The Zola tribe had one extra member, so my mom gamely offered to pitch in for the Barika tribe. If you squint real hard you can see her tiny blonde head there on the back left.

Good sport, right?

And maybe she was their good luck charm because she brought them home a win.

I think the reward was a giant Hershey bar, but at this point it is all starting to blend together.

imageimage 

Finally… the last challenge: How Well Do You Know The Birthday Girl?

Each girl was given a small chalkboard, an eraser thingy and a piece of chalk. When I asked them a question – What is Emma’s favorite color? Who is Emma’s favorite singer? – they had to write down the answer as fast as they could. If their answer matched Emma’s at the time I blew the whistle (!!!), they scored a point for their team.

Two things surprised me about this challenge.

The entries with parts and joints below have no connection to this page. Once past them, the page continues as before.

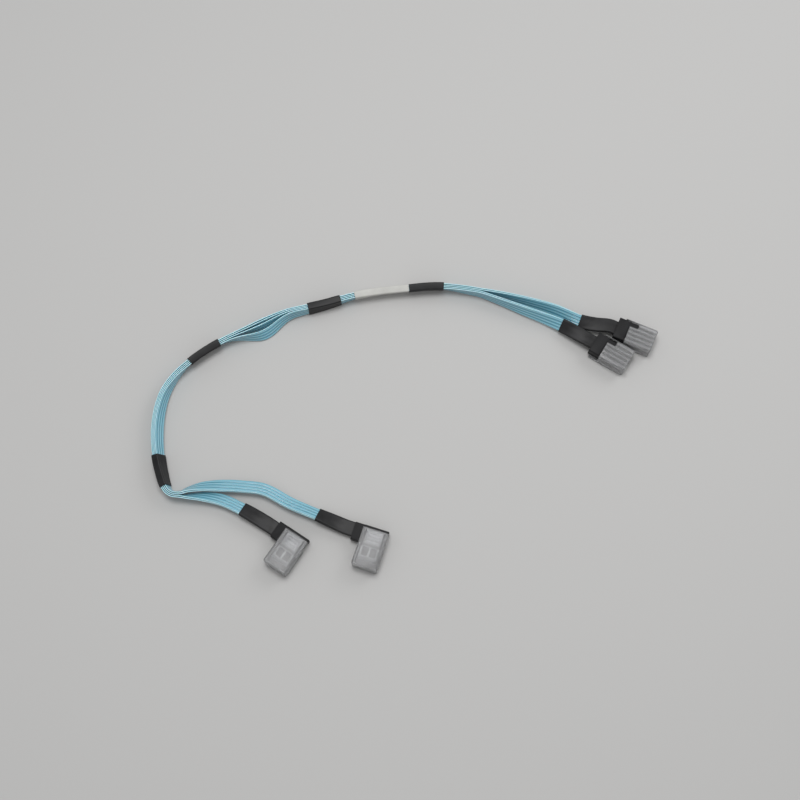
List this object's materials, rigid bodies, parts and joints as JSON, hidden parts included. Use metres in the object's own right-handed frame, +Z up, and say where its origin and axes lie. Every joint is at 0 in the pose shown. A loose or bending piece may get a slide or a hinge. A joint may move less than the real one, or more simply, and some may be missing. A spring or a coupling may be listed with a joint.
{
  "type": "mini sas cable",
  "caption": "Flat-ribbon mini SAS cables wrapped into one loom, with latched straight plugs at one end, side-exit plugs at the other and a dust cap on each.",
  "frame": {"origin": "on the surface, under the middle of the box round the rigid pieces, which are all but the ribbons", "axes": "+Z is up from the surface, +X points to the straight plugs' end, and +Y points away from the viewer of the picture"},
  "size_m": [0.3907, 0.2344, 0.0125],
  "materials": {
    "ribbon": "translucent, light blue, with fine lengthwise humps over the conductors",
    "sleeve": "heat-shrunk, black",
    "label": "bare white",
    "housing": "moulded, black",
    "card": "green board with gold pads",
    "latch": "bright stamped steel",
    "cap": "frosted and translucent"
  },
  "bodies": {
    "loom": {"ribbon_1": "ribbon", "ribbon_2": "ribbon", "ribbon_3": "ribbon", "ribbon_4": "ribbon", "wrap_1": "sleeve", "label_wrap": "label", "wrap_2": "sleeve", "wrap_3": "sleeve", "wrap_4": "sleeve", "straight_a_sleeve": "sleeve", "straight_a_latch_side_shell": "housing", "straight_a_back_shell": "housing", "straight_a_paddle_card": "card", "straight_b_sleeve": "sleeve", "straight_b_latch_side_shell": "housing", "straight_b_back_shell": "housing", "straight_b_paddle_card": "card", "side_exit_a_sleeve": "sleeve", "side_exit_a_latch_side_shell": "housing", "side_exit_a_back_shell": "housing", "side_exit_a_paddle_card": "card", "side_exit_b_sleeve": "sleeve", "side_exit_b_latch_side_shell": "housing", "side_exit_b_back_shell": "housing", "side_exit_b_paddle_card": "card"},
    "straight_a_latch": {"straight_a_latch": "latch"},
    "straight_a_dust_cap": {"straight_a_dust_cap": "cap"},
    "straight_b_latch": {"straight_b_latch": "latch"},
    "straight_b_dust_cap": {"straight_b_dust_cap": "cap"},
    "side_exit_a_latch": {"side_exit_a_latch": "latch"},
    "side_exit_a_dust_cap": {"side_exit_a_dust_cap": "cap"},
    "side_exit_b_latch": {"side_exit_b_latch": "latch"},
    "side_exit_b_dust_cap": {"side_exit_b_dust_cap": "cap"}
  },
  "joints": [
    {"name": "straight_a_latch_press", "type": "hinge", "parent": "loom", "child": "straight_a_latch", "pos_m": [0.18562, 0.06685, 0.00345], "axis": [0.4067, 0.9135, 0], "range_deg": [0, 2.5], "stiffness_Nm_per_rad": 0.35, "springref_deg": -2.5},
    {"name": "straight_a_cap_pull", "type": "slide", "parent": "loom", "child": "straight_a_dust_cap", "axis": [0.9135, -0.4067, 0], "range_m": [0, 0.034]},
    {"name": "straight_b_latch_press", "type": "hinge", "parent": "loom", "child": "straight_b_latch", "pos_m": [0.16587, 0.05175, 0.00345], "axis": [0.5299, 0.848, 0], "range_deg": [0, 2.5], "stiffness_Nm_per_rad": 0.35, "springref_deg": -2.5},
    {"name": "straight_b_cap_pull", "type": "slide", "parent": "loom", "child": "straight_b_dust_cap", "axis": [0.848, -0.5299, 0], "range_m": [0, 0.034]},
    {"name": "side_exit_a_latch_press", "type": "hinge", "parent": "loom", "child": "side_exit_a_latch", "pos_m": [-0.09679, -0.10789, 0.0083], "axis": [-0.829, 0.5592, 0], "range_deg": [0, 2.5], "stiffness_Nm_per_rad": 0.35, "springref_deg": -2.5},
    {"name": "side_exit_a_cap_pull", "type": "slide", "parent": "loom", "child": "side_exit_a_dust_cap", "axis": [-0.5592, -0.829, 0], "range_m": [0, 0.034]},
    {"name": "side_exit_b_latch_press", "type": "hinge", "parent": "loom", "child": "side_exit_b_latch", "pos_m": [-0.03149, -0.10637, 0.0083], "axis": [-0.9511, 0.309, 0], "range_deg": [0, 2.5], "stiffness_Nm_per_rad": 0.35, "springref_deg": -2.5},
    {"name": "side_exit_b_cap_pull", "type": "slide", "parent": "loom", "child": "side_exit_b_dust_cap", "axis": [-0.309, -0.9511, 0], "range_m": [0, 0.034]}
  ]
}
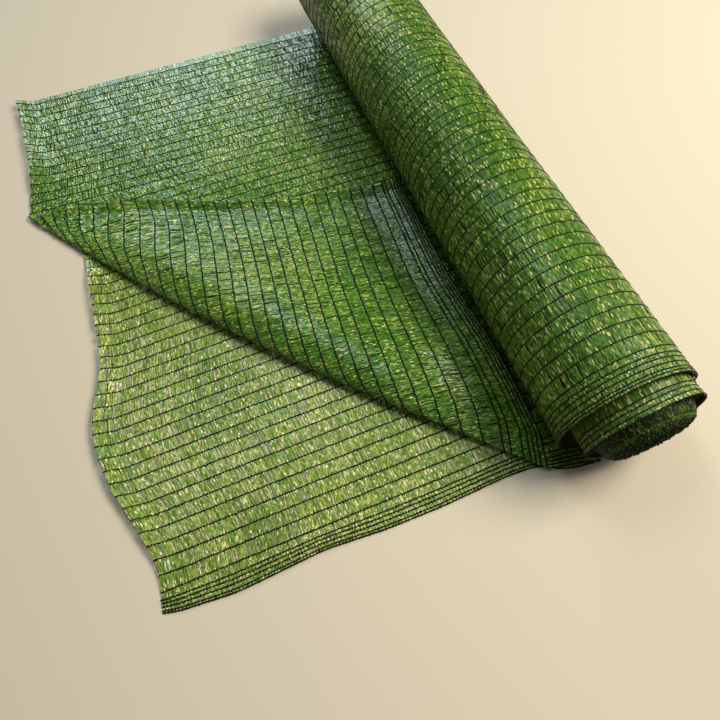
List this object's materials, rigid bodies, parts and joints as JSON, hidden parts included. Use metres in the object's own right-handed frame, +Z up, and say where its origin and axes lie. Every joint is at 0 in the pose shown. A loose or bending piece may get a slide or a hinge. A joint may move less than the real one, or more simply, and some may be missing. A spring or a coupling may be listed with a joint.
{
  "type": "roll of knitted privacy screen net",
  "caption": "Roll of green knitted privacy net, doubled lengthwise, its loose end run out flat with one corner folded back.",
  "frame": {"origin": "middle of the flat spot that the roll rests on, on the floor", "axes": "+Z up, +Y along the roll towards its far end, +X from the loose end towards the roll"},
  "size_m": [0.783, 1.0808, 0.1792],
  "materials": {
    "net_roll": "knitted flat plastic tape, wound",
    "net_loose": "knitted flat plastic tape, with black chain stitch lines"
  },
  "bodies": {
    "root": {"net_roll": "net_roll", "loose_end": "net_loose"}
  },
  "joints": []
}
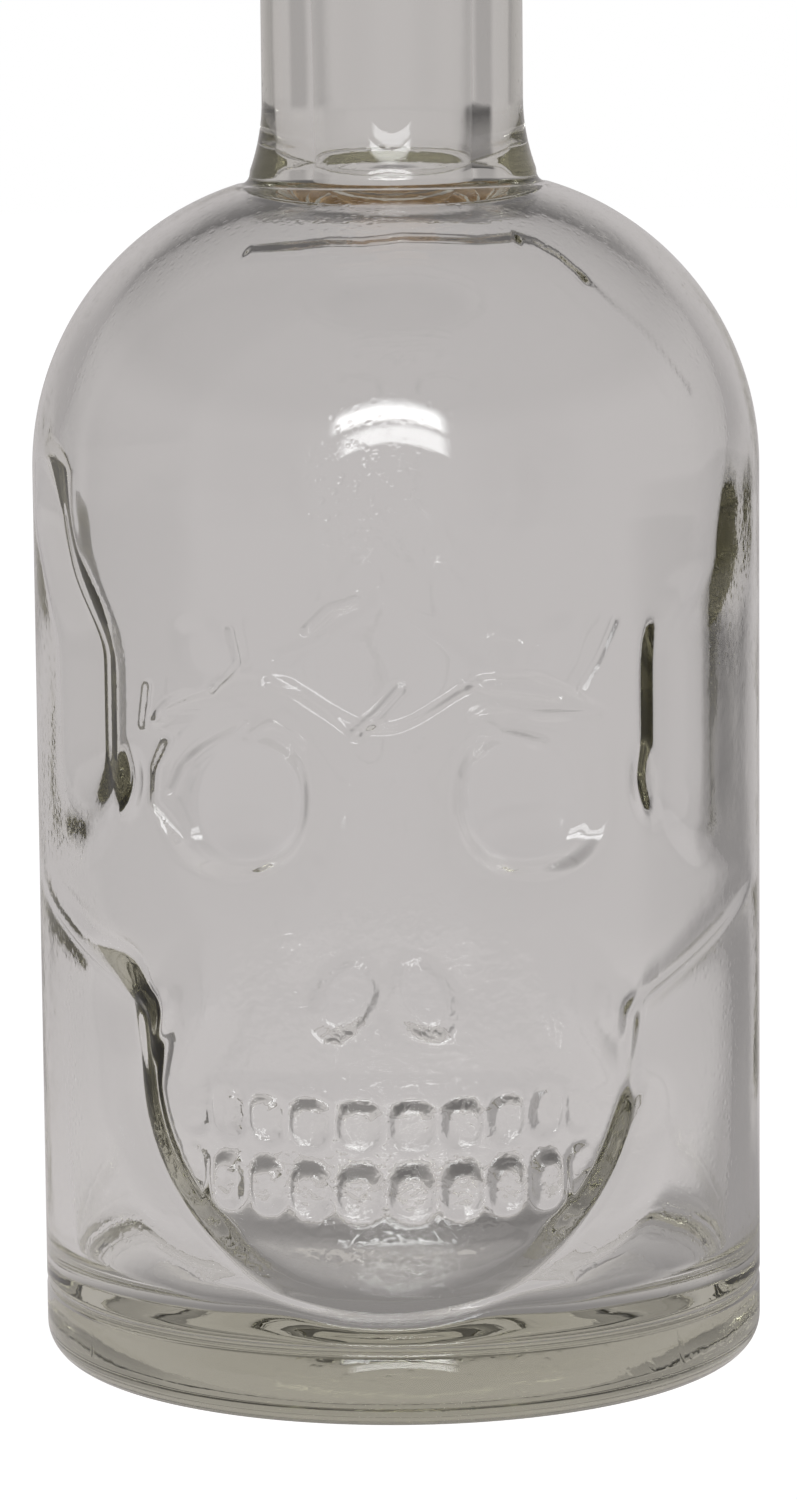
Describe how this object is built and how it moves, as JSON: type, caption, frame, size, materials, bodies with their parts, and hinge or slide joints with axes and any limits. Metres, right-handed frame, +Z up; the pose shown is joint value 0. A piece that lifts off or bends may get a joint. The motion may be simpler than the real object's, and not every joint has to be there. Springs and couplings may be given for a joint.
{
  "type": "skull decanter",
  "caption": "Round glass decanter with a skull moulded into its front, a heavy base, a rounded shoulder and a cork stopper with a wooden head that lifts out of the neck.",
  "frame": {"origin": "centre of the circle that the base stands on, on the bottle's axis", "axes": "+Z up along the bottle's axis, the skull looks along -Y, +X to the skull's left hand side as a viewer's right"},
  "size_m": [0.084, 0.084, 0.1873],
  "materials": {
    "clear_glass": "clear flint glass with a faint olive tint, fire polished",
    "turned_wood": "turned and waxed",
    "natural_cork": "natural cork, matt and pitted"
  },
  "bodies": {
    "bottle": {"bottle": "clear_glass"},
    "stopper": {"stopper_head": "turned_wood", "stopper_cork": "natural_cork"}
  },
  "joints": [
    {"name": "stopper_lift", "type": "slide", "parent": "bottle", "child": "stopper", "axis": [0, 0, 1], "range_m": [0, 0.06]}
  ]
}
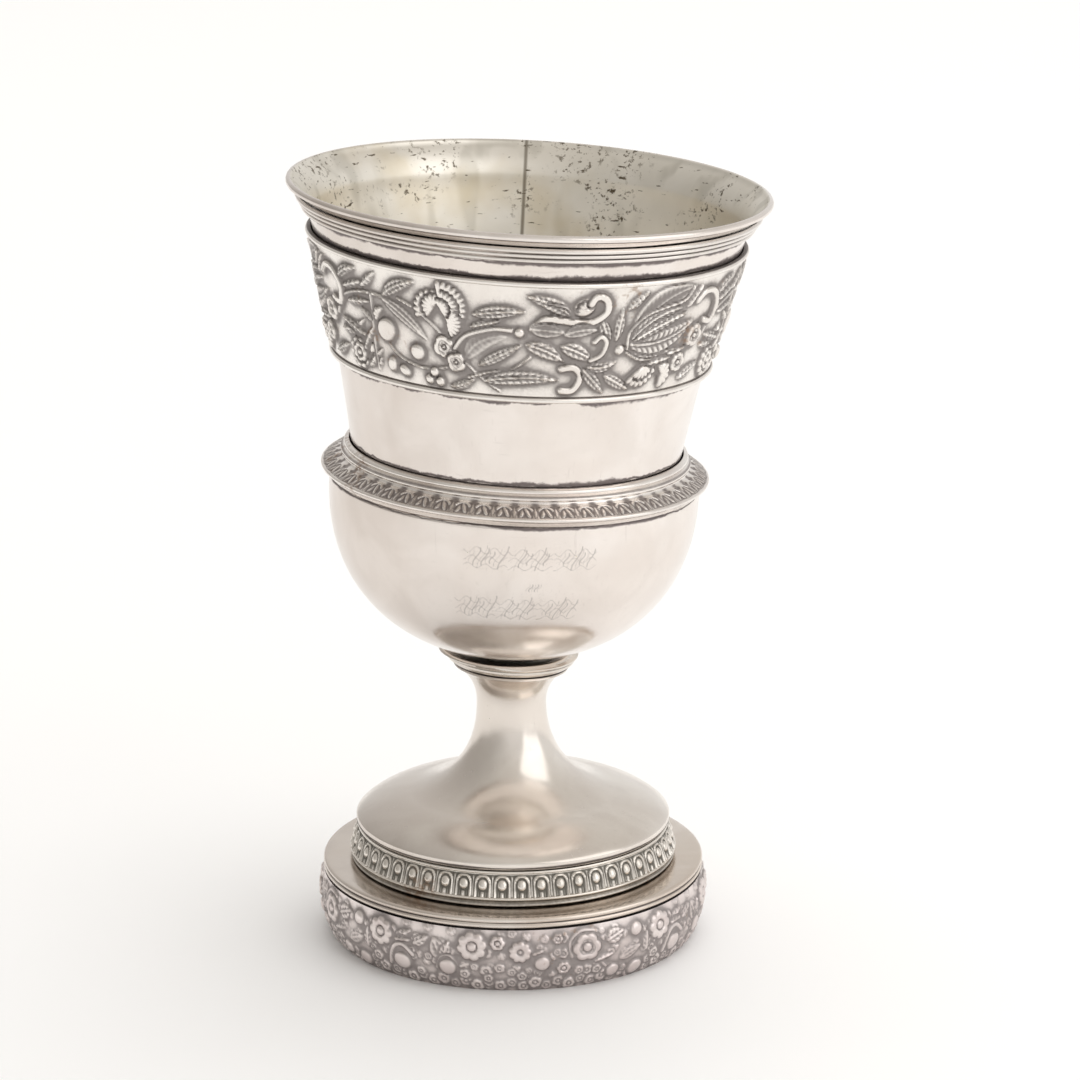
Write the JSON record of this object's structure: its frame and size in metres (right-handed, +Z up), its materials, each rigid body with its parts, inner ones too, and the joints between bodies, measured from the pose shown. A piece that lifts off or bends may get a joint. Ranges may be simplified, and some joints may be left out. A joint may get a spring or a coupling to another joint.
{
  "type": "silver presentation goblet",
  "caption": "Empty silver goblet with a round bowl, a flared lip, bands of cast flowers, and a hollow stepped foot that it stands on.",
  "frame": {"origin": "centre of the object's box seen from above, at the height of the foot's underside", "axes": "+Z up from the foot to the lip, +X to the right as the picture shows it, -Y towards the camera"},
  "size_m": [0.102, 0.1022, 0.1675],
  "materials": {
    "polished_silver": "worn silver polish with fine scratches and thin tarnish in the corners",
    "tarnished_silver": "silver relief, bright on the high parts and grey-brown in the ground"
  },
  "bodies": {
    "root": {"bowl": "polished_silver", "lip_reeding": "polished_silver", "flower_band": "tarnished_silver", "girdle": "tarnished_silver", "collar": "polished_silver", "stem_and_dome": "polished_silver", "egg_band": "tarnished_silver", "foot_step": "polished_silver", "foot_flower_band": "tarnished_silver"}
  },
  "joints": []
}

Number 1: The girls turned out to be a bunch of little cheaters, blatantly sneaking peeks off each other’s boards.

And Number 2? Not one of them could answer the question “Who did Emma want to win Survivor: Heroes vs. Villains this season?”

Sorry, Parvati!

imageimage

\

And the overall winners of Survivor 8: Becker Island were… the Zola Tribe!

Here’s the b-day girl and a few of her fellow tribemate rocking the immunity idol, which I made out of a tiki torch I bought for three bucks at Five Below, topped with a Dream Catcher my four-year-old made in pre-school.

Because we’re crafty like that. 

image

The final reward was this insane cake designed by my daughter, and these awesome life-size Chinese restaurant parasols for the girls to take home that I ordered, once again, somewhere online.

In case you were wondering what it was us stay-at-home moms actually do all day.

imageimageimage

So what was my reward for getting my Probst on for two-and-a-half hours in 90 degree heat? 

You know, besides the inherent joy of getting to watch the smile on my daughter’s face?

Dinner and drinks later that night at R2L + good friends + a car service.

And this time, there was tequila involved.

Also?

I may or may not have brought the whistle.